The calory measures the value of the food from the standpoint of its power to produce heat and energy. It takes “calories” to keep us warm and to make our muscles work. Moreover, we measure the fat-forming tendencies of food by calories, because fat in the body is derived from elements which, if oxidized or used as body fuel, would create heat and energy. Bodily fat may be derived either from fat or from carbohydrates or, somewhat wastefully, from protein.

Because the bulk of our food is utilized in creating heat and energy, or if taken in excess is stored as fat, we commonly consider the number of calories in the diet as the unit of measure of the amount of the food eaten. It is a some-what dangerous method of food measurement, because it measures only one essential function of food. Thus out of the daily ration of two pounds of food, eighty to ninety per cent may be utilized in the body for oxidation, and hence be measured correctly by the number of calories, yet the remaining ten to twenty per cent, including the protein, is fully as essential to health and life as the more bulky fuel portion, the measure of which is expressed in calories.

Since fat and carbohydrates are utilized in the body in almost exactly the same way, and the essential value of both may be measured in calories, it was formerly thought that the statement of the number of calories and of the amount of protein was sufficient to give a true conception of the worth of a given food or of a given diet. By these two terms we may measure ninety-eight or ninety-nine per cent of all the weight of the food substance. But the remaining one or two per cent, including the mineral salts and the vitamines, while insignificant in quantity, are still just as vital to life and health as the more than bulky portions. We can even go further and state that a single mineral or a single vitamine, which in quantity may be less than one thousand of the weight of the food, is absolutely essential to life, and if “deficient” in a diet, its lack will cause quite as serious results as if the whole quantity of food was insufficient.
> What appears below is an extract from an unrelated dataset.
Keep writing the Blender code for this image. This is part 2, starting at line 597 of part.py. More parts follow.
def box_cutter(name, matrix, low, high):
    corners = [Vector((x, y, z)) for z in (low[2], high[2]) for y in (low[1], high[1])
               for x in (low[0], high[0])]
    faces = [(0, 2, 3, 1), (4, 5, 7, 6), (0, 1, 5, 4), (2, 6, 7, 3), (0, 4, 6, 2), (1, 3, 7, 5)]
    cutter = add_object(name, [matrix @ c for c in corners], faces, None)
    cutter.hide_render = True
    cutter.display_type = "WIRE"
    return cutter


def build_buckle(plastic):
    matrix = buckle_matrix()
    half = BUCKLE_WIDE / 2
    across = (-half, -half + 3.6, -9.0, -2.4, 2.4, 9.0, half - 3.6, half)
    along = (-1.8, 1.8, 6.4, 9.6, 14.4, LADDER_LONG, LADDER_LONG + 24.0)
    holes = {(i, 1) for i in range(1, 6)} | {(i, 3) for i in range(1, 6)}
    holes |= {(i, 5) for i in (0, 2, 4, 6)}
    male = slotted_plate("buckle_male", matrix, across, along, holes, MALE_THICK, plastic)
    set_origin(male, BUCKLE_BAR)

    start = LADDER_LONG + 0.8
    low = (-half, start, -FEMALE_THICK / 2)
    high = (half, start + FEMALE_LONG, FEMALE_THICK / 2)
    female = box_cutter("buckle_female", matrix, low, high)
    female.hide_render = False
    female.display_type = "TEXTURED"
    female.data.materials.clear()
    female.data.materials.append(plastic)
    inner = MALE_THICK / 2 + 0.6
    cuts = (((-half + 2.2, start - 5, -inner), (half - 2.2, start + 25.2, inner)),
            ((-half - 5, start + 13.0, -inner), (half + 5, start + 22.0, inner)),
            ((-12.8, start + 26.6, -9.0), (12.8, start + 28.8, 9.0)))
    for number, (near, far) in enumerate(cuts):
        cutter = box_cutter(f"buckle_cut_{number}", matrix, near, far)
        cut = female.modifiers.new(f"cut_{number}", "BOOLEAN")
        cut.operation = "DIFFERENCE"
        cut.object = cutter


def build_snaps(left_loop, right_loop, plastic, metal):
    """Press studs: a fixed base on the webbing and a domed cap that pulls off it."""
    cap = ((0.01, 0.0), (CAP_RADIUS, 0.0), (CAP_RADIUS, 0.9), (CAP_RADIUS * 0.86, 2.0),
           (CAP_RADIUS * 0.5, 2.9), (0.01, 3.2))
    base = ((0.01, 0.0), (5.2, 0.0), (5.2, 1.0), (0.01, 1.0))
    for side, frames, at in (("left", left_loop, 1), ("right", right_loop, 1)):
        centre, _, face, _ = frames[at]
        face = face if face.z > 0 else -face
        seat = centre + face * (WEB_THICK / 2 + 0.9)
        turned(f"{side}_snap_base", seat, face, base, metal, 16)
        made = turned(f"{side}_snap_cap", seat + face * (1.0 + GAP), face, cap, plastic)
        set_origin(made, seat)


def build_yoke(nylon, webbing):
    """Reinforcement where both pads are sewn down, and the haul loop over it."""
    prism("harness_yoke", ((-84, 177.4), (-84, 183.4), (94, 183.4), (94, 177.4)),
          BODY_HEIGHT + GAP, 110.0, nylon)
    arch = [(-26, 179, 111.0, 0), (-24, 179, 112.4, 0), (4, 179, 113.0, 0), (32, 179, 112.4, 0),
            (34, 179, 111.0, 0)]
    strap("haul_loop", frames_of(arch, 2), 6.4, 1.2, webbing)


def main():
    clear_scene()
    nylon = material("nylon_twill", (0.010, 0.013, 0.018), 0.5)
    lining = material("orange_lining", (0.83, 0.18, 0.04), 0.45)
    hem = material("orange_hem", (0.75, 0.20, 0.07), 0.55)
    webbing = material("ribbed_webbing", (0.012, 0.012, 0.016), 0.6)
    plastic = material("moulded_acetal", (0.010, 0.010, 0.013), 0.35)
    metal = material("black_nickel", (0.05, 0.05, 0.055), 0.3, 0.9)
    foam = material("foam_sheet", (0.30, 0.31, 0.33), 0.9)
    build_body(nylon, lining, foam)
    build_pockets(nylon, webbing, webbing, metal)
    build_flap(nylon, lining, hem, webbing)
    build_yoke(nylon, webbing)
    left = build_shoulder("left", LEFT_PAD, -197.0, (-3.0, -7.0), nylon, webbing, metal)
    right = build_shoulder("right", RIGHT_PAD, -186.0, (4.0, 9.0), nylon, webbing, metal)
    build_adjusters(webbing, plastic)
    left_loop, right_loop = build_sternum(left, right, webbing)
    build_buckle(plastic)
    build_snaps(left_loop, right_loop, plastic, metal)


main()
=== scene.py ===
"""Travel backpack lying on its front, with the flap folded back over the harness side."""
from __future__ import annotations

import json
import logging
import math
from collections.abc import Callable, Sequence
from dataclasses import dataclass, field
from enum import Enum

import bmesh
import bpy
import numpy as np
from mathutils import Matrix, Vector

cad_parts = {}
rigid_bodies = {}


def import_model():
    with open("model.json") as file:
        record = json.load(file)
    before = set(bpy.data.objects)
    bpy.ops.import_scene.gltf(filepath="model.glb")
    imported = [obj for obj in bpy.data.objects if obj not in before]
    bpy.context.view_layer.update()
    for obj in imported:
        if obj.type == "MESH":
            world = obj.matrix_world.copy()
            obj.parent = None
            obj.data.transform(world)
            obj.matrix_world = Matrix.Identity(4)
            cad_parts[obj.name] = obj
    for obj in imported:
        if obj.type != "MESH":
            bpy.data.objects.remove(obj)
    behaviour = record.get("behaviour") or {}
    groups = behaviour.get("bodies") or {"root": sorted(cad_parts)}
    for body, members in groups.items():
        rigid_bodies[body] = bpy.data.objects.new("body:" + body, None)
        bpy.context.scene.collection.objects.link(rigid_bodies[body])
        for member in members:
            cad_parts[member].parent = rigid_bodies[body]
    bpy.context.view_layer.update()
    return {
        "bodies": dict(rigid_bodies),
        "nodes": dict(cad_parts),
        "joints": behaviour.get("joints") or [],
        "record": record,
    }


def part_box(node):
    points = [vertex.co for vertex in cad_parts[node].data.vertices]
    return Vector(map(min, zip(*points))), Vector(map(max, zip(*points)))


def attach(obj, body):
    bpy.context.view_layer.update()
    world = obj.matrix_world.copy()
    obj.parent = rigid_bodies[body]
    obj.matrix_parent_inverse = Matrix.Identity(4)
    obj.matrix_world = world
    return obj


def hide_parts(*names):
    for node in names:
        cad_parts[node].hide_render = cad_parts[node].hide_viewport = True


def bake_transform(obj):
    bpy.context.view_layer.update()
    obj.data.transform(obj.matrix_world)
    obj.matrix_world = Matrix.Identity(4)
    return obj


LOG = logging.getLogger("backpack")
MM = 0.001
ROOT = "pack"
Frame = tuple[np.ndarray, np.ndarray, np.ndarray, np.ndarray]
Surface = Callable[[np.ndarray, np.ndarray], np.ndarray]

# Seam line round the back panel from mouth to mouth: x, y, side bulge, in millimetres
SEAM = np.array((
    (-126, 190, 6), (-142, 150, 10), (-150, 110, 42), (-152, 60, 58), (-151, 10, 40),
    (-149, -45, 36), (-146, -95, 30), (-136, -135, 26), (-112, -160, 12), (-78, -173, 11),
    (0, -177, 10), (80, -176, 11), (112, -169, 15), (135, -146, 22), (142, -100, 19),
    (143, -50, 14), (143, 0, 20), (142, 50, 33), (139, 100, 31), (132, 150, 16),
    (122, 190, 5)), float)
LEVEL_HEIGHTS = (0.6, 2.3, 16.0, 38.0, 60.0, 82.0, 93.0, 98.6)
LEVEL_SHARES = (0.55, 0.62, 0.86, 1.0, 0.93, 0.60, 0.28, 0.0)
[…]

The term “calories” is of value in considering food from the quantity standpoint. We can form approximate ideas of the worth of food per pound in the number of calories it contains. We can also intelligently discuss the total amount of food that should be eaten in terms of calories. But such considering of food quantity is only safe when the diet has first been properly selected and proportioned to make sure of the inclusion of sufficient variety and proper amount of the essential minor food elements. Unless these other factors are first considered the study of food in terms of “calories” is apt to prove a delusion and a snare. Thus “calories” alone will proclaim that one and a half pounds of starch or five-eighths of a pound of oil is a sufficient daily food allowance for a man. Obviously, neither substance, nor any combination of the two substances, would support life; though they would supply heat and energy, they would not prevent starvation because of lack of other food elements. In fact, it has been demonstrated that an animal will starve to death more quickly on such mere “fuel foods” than if undergoing a complete fast. The reason for this is that the process of digestion and the subsequent oxidation of the fuel food consumes the body store of these rarer food essentials and hence results in their exhaustion more quickly than when undergoing a complete fast.

This old-time chemical analysis of food as protein, carbohydrates, fat, mineral salts, and in calories per pound, is still valuable information for those who are also informed of other and more recent aspects of food science. But this mere chemical analysis taken alone is not of much practical use and has doubtless often been worse than useless. A little knowledge is a dangerous thing, and what the analytical chemist can tell of foods by consulting his test tubes and without studying effects on the living body, is only a little of the knowledge of foods that is available for us today.